Objective
The lines to return are those from the one containing "buildHeadPosts();" down to the one containing "imported = [obj", inclusive; return them exactly and nothing else.

Dataset section
+-------+

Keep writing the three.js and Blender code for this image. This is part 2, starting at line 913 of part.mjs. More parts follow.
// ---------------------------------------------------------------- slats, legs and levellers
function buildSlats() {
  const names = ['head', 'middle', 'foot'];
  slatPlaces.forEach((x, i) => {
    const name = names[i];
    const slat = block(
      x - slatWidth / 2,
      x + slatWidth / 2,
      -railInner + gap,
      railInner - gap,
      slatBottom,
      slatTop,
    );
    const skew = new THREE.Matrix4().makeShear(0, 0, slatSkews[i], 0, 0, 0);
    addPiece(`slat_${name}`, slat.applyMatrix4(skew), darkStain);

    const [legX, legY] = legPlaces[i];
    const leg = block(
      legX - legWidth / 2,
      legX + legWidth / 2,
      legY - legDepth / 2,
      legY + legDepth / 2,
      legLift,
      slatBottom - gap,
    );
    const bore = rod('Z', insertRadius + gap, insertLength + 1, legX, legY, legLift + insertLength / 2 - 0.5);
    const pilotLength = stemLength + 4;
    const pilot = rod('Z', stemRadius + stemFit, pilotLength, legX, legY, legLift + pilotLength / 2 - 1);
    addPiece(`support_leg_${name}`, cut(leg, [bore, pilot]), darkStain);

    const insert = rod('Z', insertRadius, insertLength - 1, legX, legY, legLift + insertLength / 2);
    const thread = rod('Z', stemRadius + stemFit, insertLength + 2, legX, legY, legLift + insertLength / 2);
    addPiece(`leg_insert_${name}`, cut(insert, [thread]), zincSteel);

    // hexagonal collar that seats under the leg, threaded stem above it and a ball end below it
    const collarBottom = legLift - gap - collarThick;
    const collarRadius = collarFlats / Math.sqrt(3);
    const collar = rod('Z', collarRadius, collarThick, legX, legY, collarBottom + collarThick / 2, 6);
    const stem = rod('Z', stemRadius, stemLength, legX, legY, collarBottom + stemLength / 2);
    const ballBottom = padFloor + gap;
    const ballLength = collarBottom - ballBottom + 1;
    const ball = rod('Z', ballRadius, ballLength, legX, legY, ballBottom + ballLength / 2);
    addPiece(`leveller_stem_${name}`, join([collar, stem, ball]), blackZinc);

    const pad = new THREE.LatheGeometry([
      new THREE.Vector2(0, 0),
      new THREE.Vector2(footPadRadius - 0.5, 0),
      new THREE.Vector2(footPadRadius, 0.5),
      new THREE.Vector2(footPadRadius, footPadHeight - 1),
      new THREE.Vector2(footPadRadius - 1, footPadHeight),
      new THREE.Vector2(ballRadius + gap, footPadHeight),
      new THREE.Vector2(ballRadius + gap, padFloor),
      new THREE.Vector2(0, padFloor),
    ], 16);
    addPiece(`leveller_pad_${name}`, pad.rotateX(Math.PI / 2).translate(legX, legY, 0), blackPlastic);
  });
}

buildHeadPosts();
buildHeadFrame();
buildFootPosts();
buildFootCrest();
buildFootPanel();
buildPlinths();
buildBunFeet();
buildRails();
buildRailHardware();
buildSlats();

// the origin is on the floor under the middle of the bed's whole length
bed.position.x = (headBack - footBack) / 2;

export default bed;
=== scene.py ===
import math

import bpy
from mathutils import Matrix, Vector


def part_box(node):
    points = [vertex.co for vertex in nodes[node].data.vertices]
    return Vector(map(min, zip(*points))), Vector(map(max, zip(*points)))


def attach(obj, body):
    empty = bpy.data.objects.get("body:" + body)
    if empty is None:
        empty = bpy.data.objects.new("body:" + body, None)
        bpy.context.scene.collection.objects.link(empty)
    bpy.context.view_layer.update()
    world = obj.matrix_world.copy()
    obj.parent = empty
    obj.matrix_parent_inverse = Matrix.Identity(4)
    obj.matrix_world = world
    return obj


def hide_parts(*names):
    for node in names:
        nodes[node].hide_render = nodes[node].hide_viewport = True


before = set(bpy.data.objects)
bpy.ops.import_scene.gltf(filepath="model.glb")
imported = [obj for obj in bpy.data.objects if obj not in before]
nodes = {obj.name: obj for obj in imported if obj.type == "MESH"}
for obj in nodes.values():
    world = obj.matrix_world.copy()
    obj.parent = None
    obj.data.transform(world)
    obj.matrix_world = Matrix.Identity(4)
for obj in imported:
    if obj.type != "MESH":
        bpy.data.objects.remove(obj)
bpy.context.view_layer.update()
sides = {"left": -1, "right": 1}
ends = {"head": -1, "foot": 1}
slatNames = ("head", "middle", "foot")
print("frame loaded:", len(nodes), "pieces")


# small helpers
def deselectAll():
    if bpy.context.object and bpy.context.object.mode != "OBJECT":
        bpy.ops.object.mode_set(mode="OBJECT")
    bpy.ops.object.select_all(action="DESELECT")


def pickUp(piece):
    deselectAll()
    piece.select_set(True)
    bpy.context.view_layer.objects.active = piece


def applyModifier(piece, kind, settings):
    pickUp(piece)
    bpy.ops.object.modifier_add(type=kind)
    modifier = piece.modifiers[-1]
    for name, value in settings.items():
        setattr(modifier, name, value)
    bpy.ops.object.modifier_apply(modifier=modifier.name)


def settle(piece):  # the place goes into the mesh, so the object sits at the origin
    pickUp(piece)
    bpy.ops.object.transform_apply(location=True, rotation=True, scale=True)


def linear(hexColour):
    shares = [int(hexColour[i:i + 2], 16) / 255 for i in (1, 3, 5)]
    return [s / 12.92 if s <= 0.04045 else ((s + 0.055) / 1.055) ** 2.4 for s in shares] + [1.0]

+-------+

The output
buildHeadPosts();
buildHeadFrame();
buildFootPosts();
buildFootCrest();
buildFootPanel();
buildPlinths();
buildBunFeet();
buildRails();
buildRailHardware();
buildSlats();

// the origin is on the floor under the middle of the bed's whole length
bed.position.x = (headBack - footBack) / 2;

export default bed;
=== scene.py ===
import math

import bpy
from mathutils import Matrix, Vector


def part_box(node):
    points = [vertex.co for vertex in nodes[node].data.vertices]
    return Vector(map(min, zip(*points))), Vector(map(max, zip(*points)))


def attach(obj, body):
    empty = bpy.data.objects.get("body:" + body)
    if empty is None:
        empty = bpy.data.objects.new("body:" + body, None)
        bpy.context.scene.collection.objects.link(empty)
    bpy.context.view_layer.update()
    world = obj.matrix_world.copy()
    obj.parent = empty
    obj.matrix_parent_inverse = Matrix.Identity(4)
    obj.matrix_world = world
    return obj


def hide_parts(*names):
    for node in names:
        nodes[node].hide_render = nodes[node].hide_viewport = True


before = set(bpy.data.objects)
bpy.ops.import_scene.gltf(filepath="model.glb")
imported = [obj for obj in bpy.data.objects if obj not in before]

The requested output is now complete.